In an annual survey published on the eve of the budget, the government said “the adverse impact of demonetization on GDP (gross domestic product) growth will be transitional” while Finance Minister Arun Jaitley said it would have significant implications for GDP.

Overview
  • By painting demonetisation as a blitz on corruption and cash-hoarding that will ultimately boost tax revenues, Prime Minister Narendra Modi has so far escaped a major backlash.
  • While there were massive queues outside banks in the weeks afterwards, they have now subsided while limits on withdrawals have eased.

In the survey, the government lowered its growth forecast for 2016-17 to 7.1 percent, down from 7.6 percent in the previous fiscal year.

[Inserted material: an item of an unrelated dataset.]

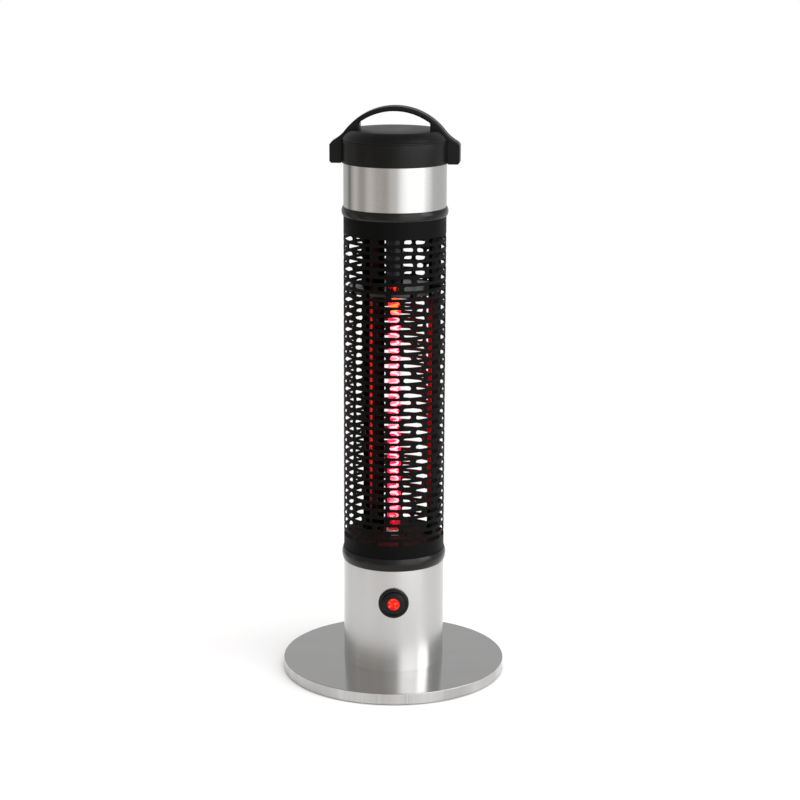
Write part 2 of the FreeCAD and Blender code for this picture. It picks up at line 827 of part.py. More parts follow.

But the survey said the “estimate is based mainly on information for the first seven to eight months of the financial year”, in other words before the shock move in November to pull all 500 ($7.30) and 1,000 rupee notes from circulation representing nearly 86 percent of the cash in the system.

Jaitley said he expected cash supplies would be fully “replenished” by the end of March and the economy should then “revert to normal”, projecting growth in 2017-18 to be in the range of 6.75 to 7.5 percent.

The survey by the government’s chief economic advisor, Arvind Subramanian, said the so-called demonetisation scheme had a series of negative impacts, including job losses and a decline in income for farmers.

“Growth slowed as demonetisation reduced demand … and increased uncertainty,” said the survey.

It did however say that the scheme “could be beneficial in the long-run” if it leads to a fall in corruption and fewer cash transactions that are mainly designed to avoid paying taxes.

By painting demonetisation as a blitz on corruption and cash-hoarding that will ultimately boost tax revenues, Prime Minister Narendra Modi has so far escaped a major backlash.

While there were massive queues outside banks in the weeks afterwards, they have now subsided while limits on withdrawals have eased.

India’s central bank announced late Monday that it would ease some of the restrictions on cash withdrawals although most savers are still only allowed to withdrawal a maximum of 24,000 rupees in cash each week.